A new study led by investigators at Brigham and Women’s Hospital, US, in collaboration with Syntimmune Pharmaceuticals, adds to the body of evidence that blocking the neonatal crystallisable fragment receptor (FcRn) has the potential to treat autoimmune diseases.
This could be successful as it removes pathogenic immunoglobulin G (IgG) antibodies and the immune complexes they form. IgG plays a critical role in fighting infection by binding pathogens such as viruses and bacteria but is also tied to autoimmune diseases such as lupus, pemphigus and more.
IgG can also form complexes with antigens, which may further promote the autoimmune response, but the effect of blocking FcRn on the immune complexes had not been evaluated until now.
In pre-clinical studies, the team found evidence that expands the role of FcRn beyond the removal of IgG antibodies from circulation, showing its potential for treating autoimmune diseases.
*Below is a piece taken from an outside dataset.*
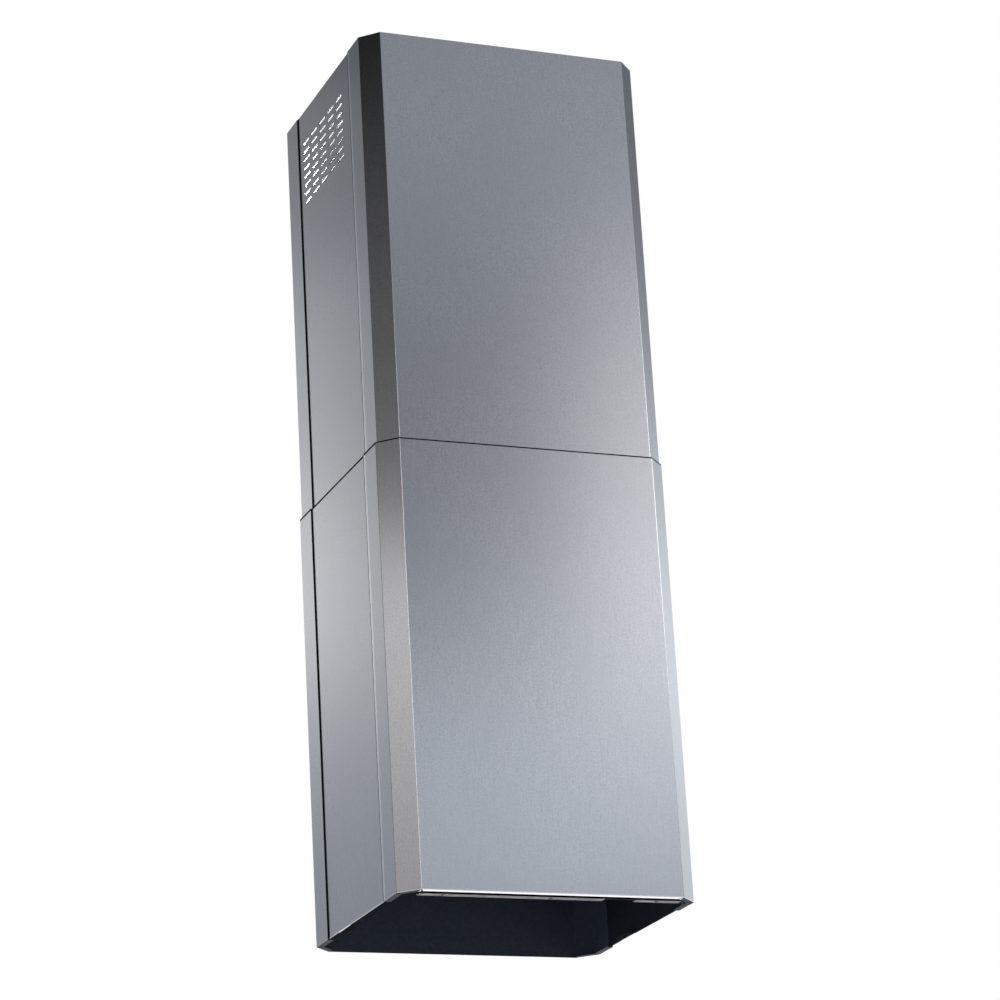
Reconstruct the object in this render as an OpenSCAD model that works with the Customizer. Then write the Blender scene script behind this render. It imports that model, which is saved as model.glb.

The team used SYNT001, a FcRn blocking monoclonal antibody (mAb) on IgG, as well as IgG immune complexes in mice and non-human primates.
They found that SYNT001 decreased the levels of both IgG and IgG immune complexes in the circulation and inhibited the ability of the immune complexes to activate the immune system.
The drug candidate was also well tolerated in a Phase I clinical trial study.
“We anticipate that FcRn antibody therapeutics will be part of an important new class of drugs for the treatment of autoimmune diseases,” said corresponding author Dr Richard Blumberg, Vice Chair for Research in the Department of Medicine at Brigham and Women’s Hospital. “As these types of drugs move into the clinic, we need to pay attention to their effects on IgG immune complexes as that is something which has not received the attention it deserves.”
The results were published in Science Advances.